What you have to do.
Make an exact copy of all the data.

Stored data.
┌────────
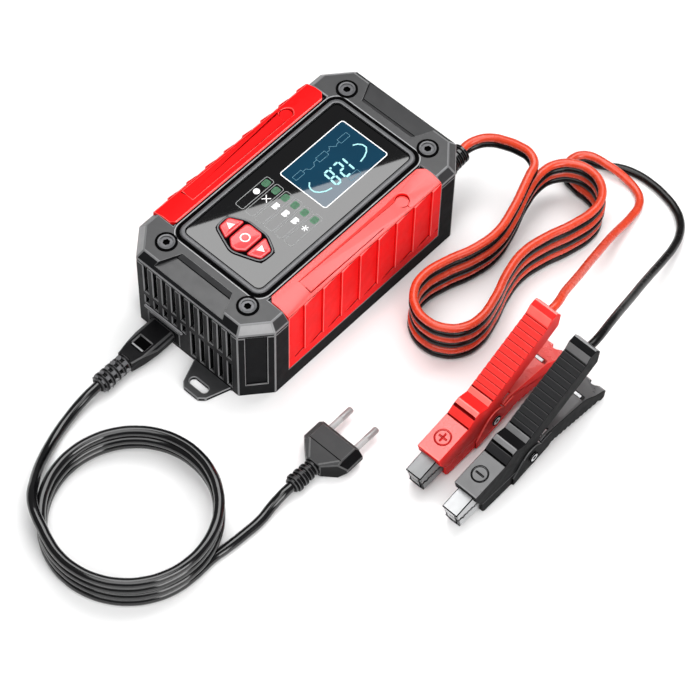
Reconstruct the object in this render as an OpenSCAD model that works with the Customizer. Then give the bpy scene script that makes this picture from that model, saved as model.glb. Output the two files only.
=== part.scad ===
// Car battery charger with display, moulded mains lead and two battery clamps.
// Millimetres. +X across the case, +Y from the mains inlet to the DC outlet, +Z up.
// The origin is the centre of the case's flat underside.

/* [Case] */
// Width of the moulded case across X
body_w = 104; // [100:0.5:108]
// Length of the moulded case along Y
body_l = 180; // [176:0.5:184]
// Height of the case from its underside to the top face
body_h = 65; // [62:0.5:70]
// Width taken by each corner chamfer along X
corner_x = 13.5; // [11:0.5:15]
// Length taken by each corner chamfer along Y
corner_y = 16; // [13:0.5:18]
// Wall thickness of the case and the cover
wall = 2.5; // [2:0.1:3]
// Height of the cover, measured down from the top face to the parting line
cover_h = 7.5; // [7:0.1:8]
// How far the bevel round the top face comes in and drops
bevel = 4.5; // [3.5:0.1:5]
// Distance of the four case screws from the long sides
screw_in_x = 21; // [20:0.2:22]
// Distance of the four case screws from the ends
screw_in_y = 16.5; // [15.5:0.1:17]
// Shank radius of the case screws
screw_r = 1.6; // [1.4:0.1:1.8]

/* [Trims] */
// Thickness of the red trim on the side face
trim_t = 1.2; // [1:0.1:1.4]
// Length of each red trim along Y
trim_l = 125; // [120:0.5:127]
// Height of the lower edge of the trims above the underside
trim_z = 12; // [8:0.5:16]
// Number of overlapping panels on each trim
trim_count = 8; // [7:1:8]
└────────
Solution below.
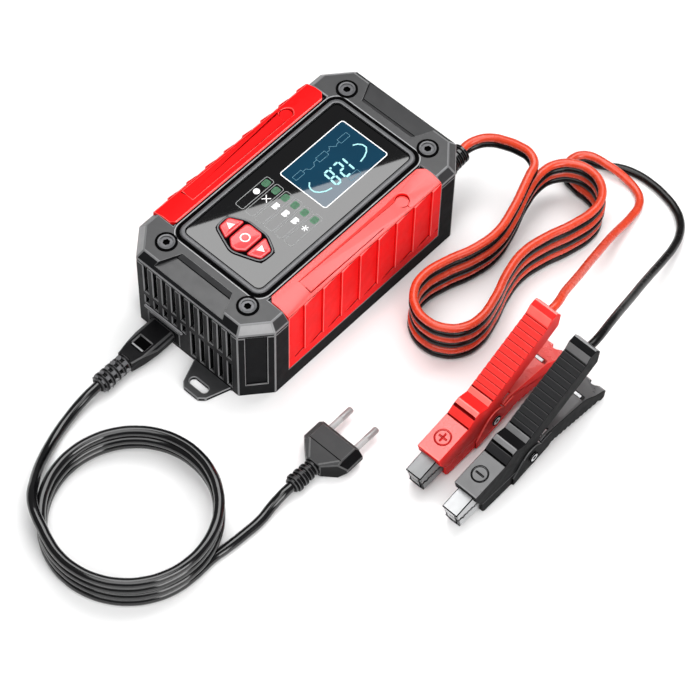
Reconstruct the object in this render as an OpenSCAD model that works with the Customizer. Then give the bpy scene script that makes this picture from that model, saved as model.glb. Output the two files only.
=== part.scad ===
// Car battery charger with display, moulded mains lead and two battery clamps.
// Millimetres. +X across the case, +Y from the mains inlet to the DC outlet, +Z up.
// The origin is the centre of the case's flat underside.

/* [Case] */
// Width of the moulded case across X
body_w = 104; // [100:0.5:108]
// Length of the moulded case along Y
body_l = 180; // [176:0.5:184]
// Height of the case from its underside to the top face
body_h = 65; // [62:0.5:70]
// Width taken by each corner chamfer along X
corner_x = 13.5; // [11:0.5:15]
// Length taken by each corner chamfer along Y
corner_y = 16; // [13:0.5:18]
// Wall thickness of the case and the cover
wall = 2.5; // [2:0.1:3]
// Height of the cover, measured down from the top face to the parting line
cover_h = 7.5; // [7:0.1:8]
// How far the bevel round the top face comes in and drops
bevel = 4.5; // [3.5:0.1:5]
// Distance of the four case screws from the long sides
screw_in_x = 21; // [20:0.2:22]
// Distance of the four case screws from the ends
screw_in_y = 16.5; // [15.5:0.1:17]
// Shank radius of the case screws
screw_r = 1.6; // [1.4:0.1:1.8]

/* [Trims] */
// Thickness of the red trim on the side face
trim_t = 1.2; // [1:0.1:1.4]
// Length of each red trim along Y
trim_l = 125; // [120:0.5:127]
// Height of the lower edge of the trims above the underside
trim_z = 12; // [8:0.5:16]
// Number of overlapping panels on each trim
trim_count = 8; // [7:1:8]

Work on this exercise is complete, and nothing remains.